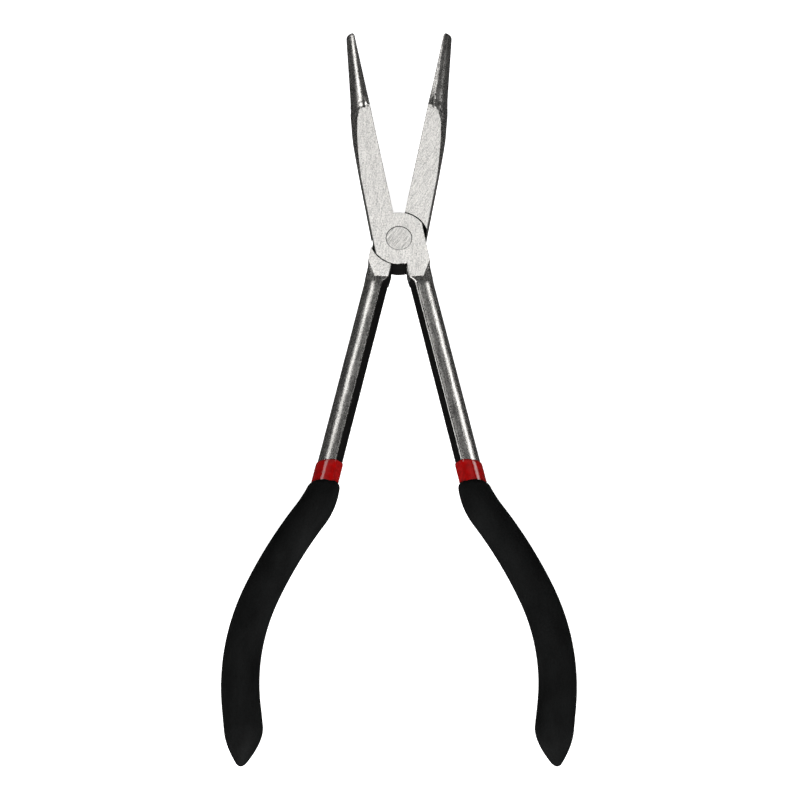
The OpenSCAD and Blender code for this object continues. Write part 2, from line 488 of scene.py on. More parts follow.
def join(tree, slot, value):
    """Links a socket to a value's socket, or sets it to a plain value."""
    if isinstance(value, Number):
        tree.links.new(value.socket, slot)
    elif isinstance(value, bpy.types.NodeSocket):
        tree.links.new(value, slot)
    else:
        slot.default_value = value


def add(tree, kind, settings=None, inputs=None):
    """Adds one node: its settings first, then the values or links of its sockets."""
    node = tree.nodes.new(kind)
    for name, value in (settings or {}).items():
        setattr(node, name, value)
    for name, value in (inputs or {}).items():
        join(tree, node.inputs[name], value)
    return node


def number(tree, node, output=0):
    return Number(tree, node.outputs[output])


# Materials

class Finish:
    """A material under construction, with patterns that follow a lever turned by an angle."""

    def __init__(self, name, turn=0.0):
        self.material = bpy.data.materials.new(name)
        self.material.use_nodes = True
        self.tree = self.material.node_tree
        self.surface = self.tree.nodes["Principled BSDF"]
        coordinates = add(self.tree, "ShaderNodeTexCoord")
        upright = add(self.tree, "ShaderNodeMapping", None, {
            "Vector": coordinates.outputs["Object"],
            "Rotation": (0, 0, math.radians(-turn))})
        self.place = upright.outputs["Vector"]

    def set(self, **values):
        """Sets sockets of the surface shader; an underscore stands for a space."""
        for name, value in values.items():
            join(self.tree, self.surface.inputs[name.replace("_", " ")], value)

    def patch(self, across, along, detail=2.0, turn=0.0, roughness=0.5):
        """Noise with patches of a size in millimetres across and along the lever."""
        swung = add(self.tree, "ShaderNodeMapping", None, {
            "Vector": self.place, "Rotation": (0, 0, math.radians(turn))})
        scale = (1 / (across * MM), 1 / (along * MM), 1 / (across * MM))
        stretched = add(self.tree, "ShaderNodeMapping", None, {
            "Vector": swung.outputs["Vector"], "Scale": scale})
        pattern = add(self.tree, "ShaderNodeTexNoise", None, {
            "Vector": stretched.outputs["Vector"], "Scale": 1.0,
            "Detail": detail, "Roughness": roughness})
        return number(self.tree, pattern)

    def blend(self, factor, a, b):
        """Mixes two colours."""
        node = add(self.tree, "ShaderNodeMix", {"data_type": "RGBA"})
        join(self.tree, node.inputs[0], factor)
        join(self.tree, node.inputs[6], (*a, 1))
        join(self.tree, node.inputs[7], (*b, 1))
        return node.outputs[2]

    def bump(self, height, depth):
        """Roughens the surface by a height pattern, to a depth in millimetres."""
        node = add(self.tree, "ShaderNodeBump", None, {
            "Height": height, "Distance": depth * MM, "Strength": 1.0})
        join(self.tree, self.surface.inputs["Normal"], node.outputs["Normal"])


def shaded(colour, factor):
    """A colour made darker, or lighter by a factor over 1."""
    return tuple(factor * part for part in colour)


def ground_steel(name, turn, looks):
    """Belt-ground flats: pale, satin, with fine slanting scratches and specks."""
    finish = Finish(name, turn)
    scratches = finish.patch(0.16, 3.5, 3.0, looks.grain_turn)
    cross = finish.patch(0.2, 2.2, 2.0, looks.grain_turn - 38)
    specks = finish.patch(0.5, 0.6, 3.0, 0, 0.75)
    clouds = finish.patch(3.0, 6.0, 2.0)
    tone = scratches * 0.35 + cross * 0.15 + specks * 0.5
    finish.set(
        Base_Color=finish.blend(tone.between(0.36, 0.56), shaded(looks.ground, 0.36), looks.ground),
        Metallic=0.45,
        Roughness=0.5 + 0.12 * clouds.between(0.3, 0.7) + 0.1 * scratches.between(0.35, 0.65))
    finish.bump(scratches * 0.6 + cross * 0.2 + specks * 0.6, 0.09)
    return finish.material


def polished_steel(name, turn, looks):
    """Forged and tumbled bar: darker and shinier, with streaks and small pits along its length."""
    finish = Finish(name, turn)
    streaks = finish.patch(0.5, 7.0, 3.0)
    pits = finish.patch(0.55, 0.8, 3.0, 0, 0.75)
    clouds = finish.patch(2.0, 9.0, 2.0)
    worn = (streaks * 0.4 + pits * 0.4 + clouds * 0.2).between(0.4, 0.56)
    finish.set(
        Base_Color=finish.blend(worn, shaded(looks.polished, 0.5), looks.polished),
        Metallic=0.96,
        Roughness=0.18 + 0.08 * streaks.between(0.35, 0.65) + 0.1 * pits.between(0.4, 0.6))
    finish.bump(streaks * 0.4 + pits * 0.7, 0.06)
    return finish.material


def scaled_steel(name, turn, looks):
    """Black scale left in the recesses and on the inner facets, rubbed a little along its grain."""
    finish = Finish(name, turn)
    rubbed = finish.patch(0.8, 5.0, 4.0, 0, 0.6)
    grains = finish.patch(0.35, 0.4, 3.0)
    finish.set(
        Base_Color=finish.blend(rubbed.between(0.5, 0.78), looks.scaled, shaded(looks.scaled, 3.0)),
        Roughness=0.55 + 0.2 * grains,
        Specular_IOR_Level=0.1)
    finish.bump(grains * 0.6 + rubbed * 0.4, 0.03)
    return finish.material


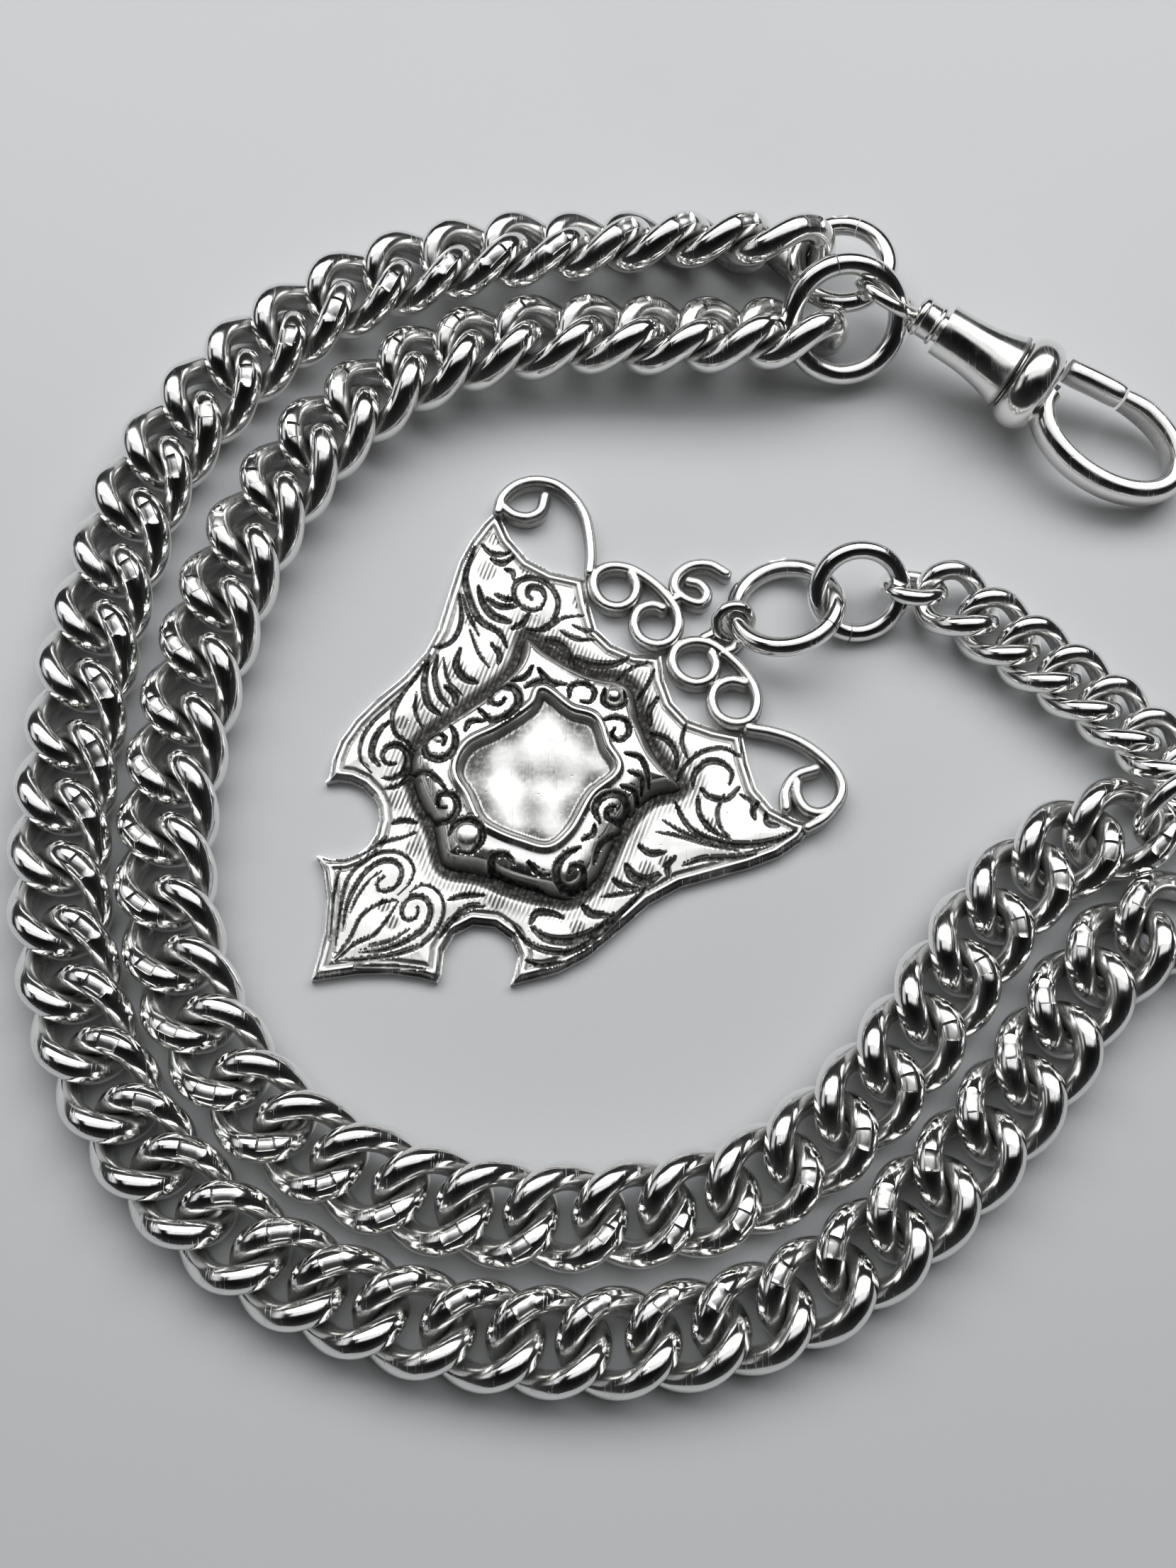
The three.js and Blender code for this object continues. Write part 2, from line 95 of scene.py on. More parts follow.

> [What to do]: Word for word, write out the data.

> [Problem solution]:
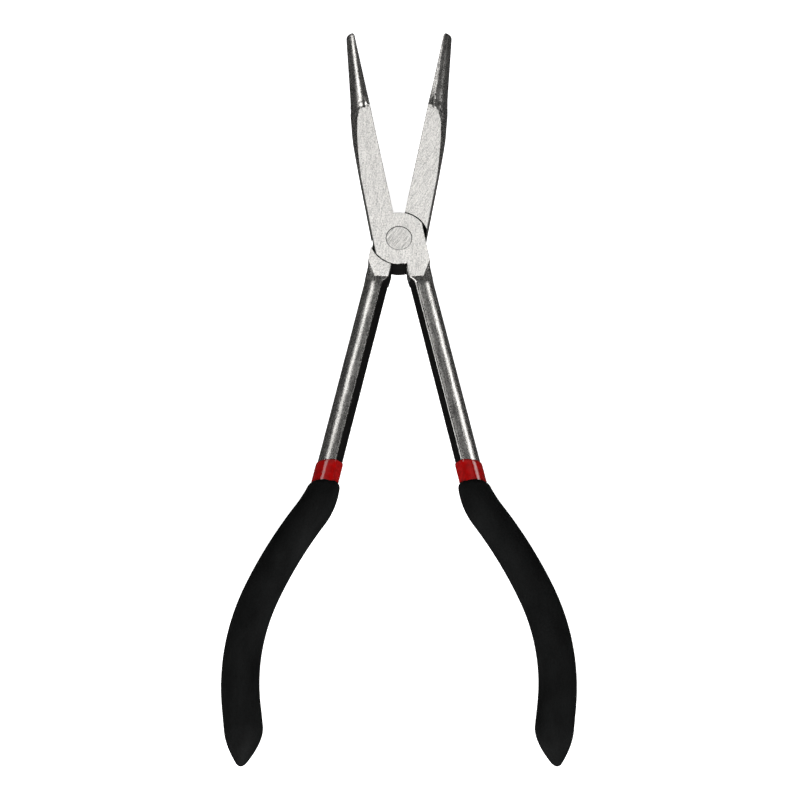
The OpenSCAD and Blender code for this object continues. Write part 2, from line 488 of scene.py on. More parts follow.
def join(tree, slot, value):
    """Links a socket to a value's socket, or sets it to a plain value."""
    if isinstance(value, Number):
        tree.links.new(value.socket, slot)
    elif isinstance(value, bpy.types.NodeSocket):
        tree.links.new(value, slot)
    else:
        slot.default_value = value


def add(tree, kind, settings=None, inputs=None):
    """Adds one node: its settings first, then the values or links of its sockets."""
    node = tree.nodes.new(kind)
    for name, value in (settings or {}).items():
        setattr(node, name, value)
    for name, value in (inputs or {}).items():
        join(tree, node.inputs[name], value)
    return node


def number(tree, node, output=0):
    return Number(tree, node.outputs[output])


# Materials

class Finish:
    """A material under construction, with patterns that follow a lever turned by an angle."""

    def __init__(self, name, turn=0.0):
        self.material = bpy.data.materials.new(name)
        self.material.use_nodes = True
        self.tree = self.material.node_tree
        self.surface = self.tree.nodes["Principled BSDF"]
        coordinates = add(self.tree, "ShaderNodeTexCoord")
        upright = add(self.tree, "ShaderNodeMapping", None, {
            "Vector": coordinates.outputs["Object"],
            "Rotation": (0, 0, math.radians(-turn))})
        self.place = upright.outputs["Vector"]

    def set(self, **values):
        """Sets sockets of the surface shader; an underscore stands for a space."""
        for name, value in values.items():
            join(self.tree, self.surface.inputs[name.replace("_", " ")], value)

    def patch(self, across, along, detail=2.0, turn=0.0, roughness=0.5):
        """Noise with patches of a size in millimetres across and along the lever."""
        swung = add(self.tree, "ShaderNodeMapping", None, {
            "Vector": self.place, "Rotation": (0, 0, math.radians(turn))})
        scale = (1 / (across * MM), 1 / (along * MM), 1 / (across * MM))
        stretched = add(self.tree, "ShaderNodeMapping", None, {
            "Vector": swung.outputs["Vector"], "Scale": scale})
        pattern = add(self.tree, "ShaderNodeTexNoise", None, {
            "Vector": stretched.outputs["Vector"], "Scale": 1.0,
            "Detail": detail, "Roughness": roughness})
        return number(self.tree, pattern)

    def blend(self, factor, a, b):
        """Mixes two colours."""
        node = add(self.tree, "ShaderNodeMix", {"data_type": "RGBA"})
        join(self.tree, node.inputs[0], factor)
        join(self.tree, node.inputs[6], (*a, 1))
        join(self.tree, node.inputs[7], (*b, 1))
        return node.outputs[2]

    def bump(self, height, depth):
        """Roughens the surface by a height pattern, to a depth in millimetres."""
        node = add(self.tree, "ShaderNodeBump", None, {
            "Height": height, "Distance": depth * MM, "Strength": 1.0})
        join(self.tree, self.surface.inputs["Normal"], node.outputs["Normal"])


def shaded(colour, factor):
    """A colour made darker, or lighter by a factor over 1."""
    return tuple(factor * part for part in colour)


def ground_steel(name, turn, looks):
    """Belt-ground flats: pale, satin, with fine slanting scratches and specks."""
    finish = Finish(name, turn)
    scratches = finish.patch(0.16, 3.5, 3.0, looks.grain_turn)
    cross = finish.patch(0.2, 2.2, 2.0, looks.grain_turn - 38)
    specks = finish.patch(0.5, 0.6, 3.0, 0, 0.75)
    clouds = finish.patch(3.0, 6.0, 2.0)
    tone = scratches * 0.35 + cross * 0.15 + specks * 0.5
    finish.set(
        Base_Color=finish.blend(tone.between(0.36, 0.56), shaded(looks.ground, 0.36), looks.ground),
        Metallic=0.45,
        Roughness=0.5 + 0.12 * clouds.between(0.3, 0.7) + 0.1 * scratches.between(0.35, 0.65))
    finish.bump(scratches * 0.6 + cross * 0.2 + specks * 0.6, 0.09)
    return finish.material


def polished_steel(name, turn, looks):
    """Forged and tumbled bar: darker and shinier, with streaks and small pits along its length."""
    finish = Finish(name, turn)
    streaks = finish.patch(0.5, 7.0, 3.0)
    pits = finish.patch(0.55, 0.8, 3.0, 0, 0.75)
    clouds = finish.patch(2.0, 9.0, 2.0)
    worn = (streaks * 0.4 + pits * 0.4 + clouds * 0.2).between(0.4, 0.56)
    finish.set(
        Base_Color=finish.blend(worn, shaded(looks.polished, 0.5), looks.polished),
        Metallic=0.96,
        Roughness=0.18 + 0.08 * streaks.between(0.35, 0.65) + 0.1 * pits.between(0.4, 0.6))
    finish.bump(streaks * 0.4 + pits * 0.7, 0.06)
    return finish.material


def scaled_steel(name, turn, looks):
    """Black scale left in the recesses and on the inner facets, rubbed a little along its grain."""
    finish = Finish(name, turn)
    rubbed = finish.patch(0.8, 5.0, 4.0, 0, 0.6)
    grains = finish.patch(0.35, 0.4, 3.0)
    finish.set(
        Base_Color=finish.blend(rubbed.between(0.5, 0.78), looks.scaled, shaded(looks.scaled, 3.0)),
        Roughness=0.55 + 0.2 * grains,
        Specular_IOR_Level=0.1)
    finish.bump(grains * 0.6 + rubbed * 0.4, 0.03)
    return finish.material


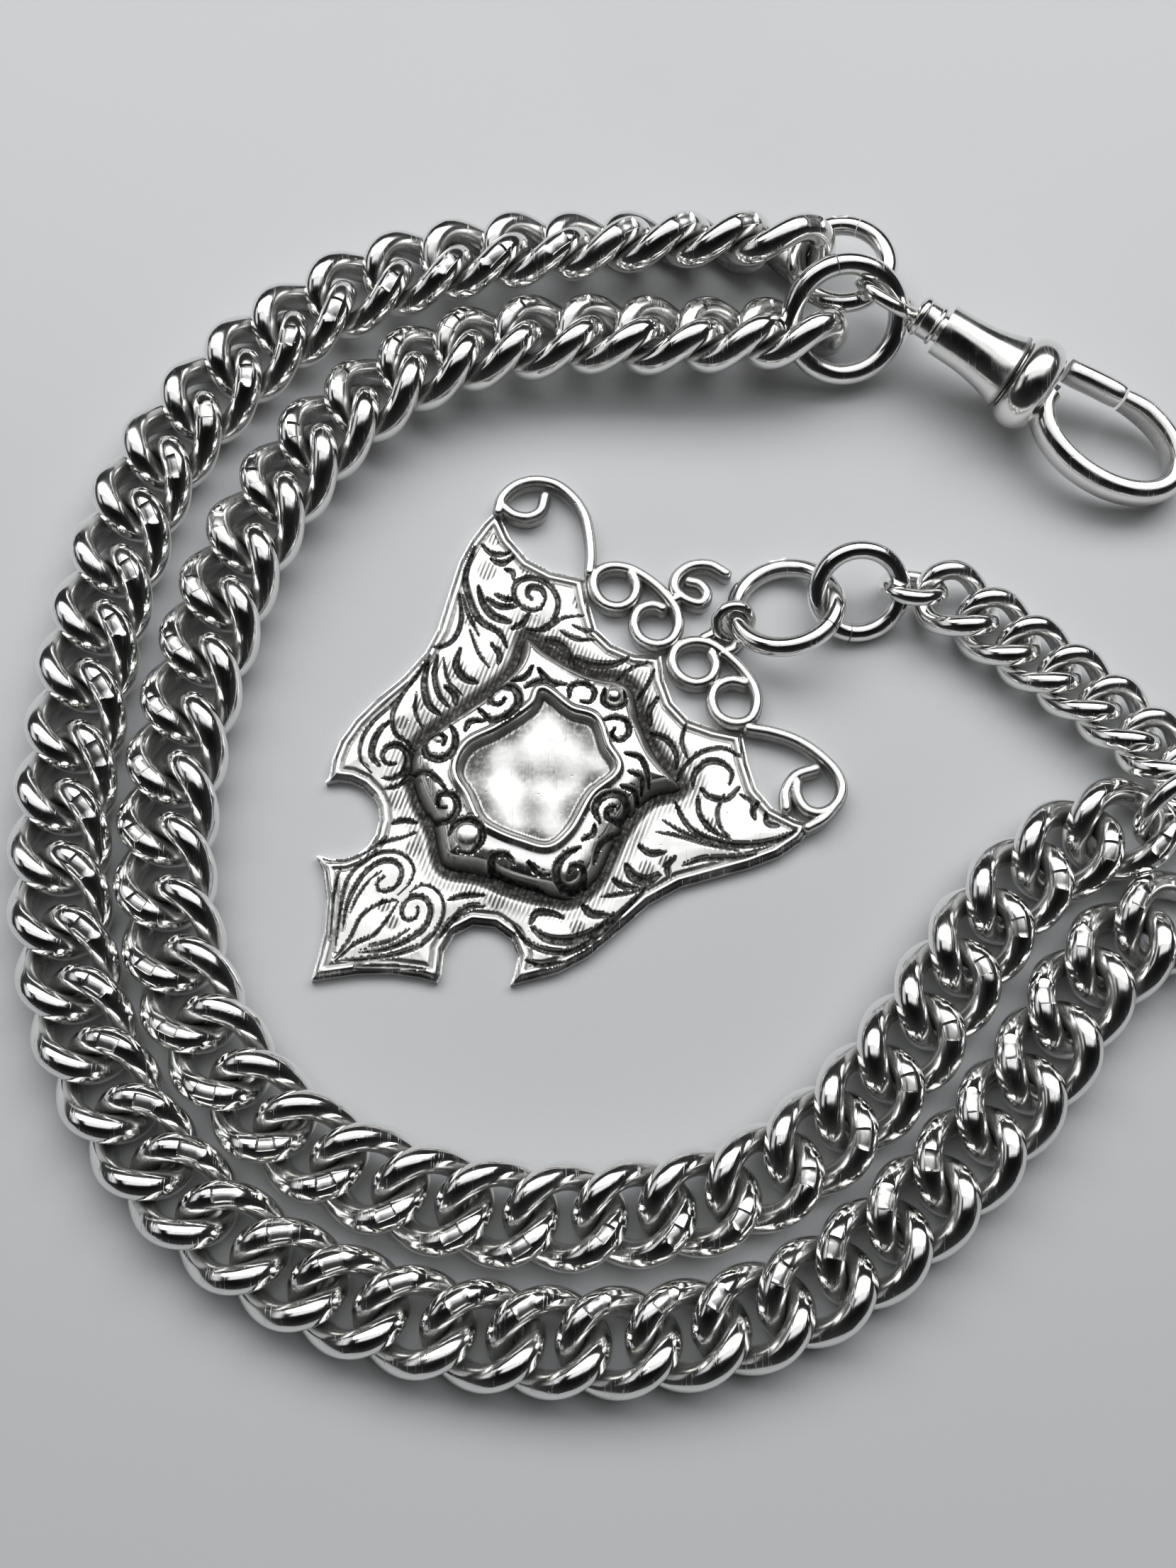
The three.js and Blender code for this object continues. Write part 2, from line 95 of scene.py on. More parts follow.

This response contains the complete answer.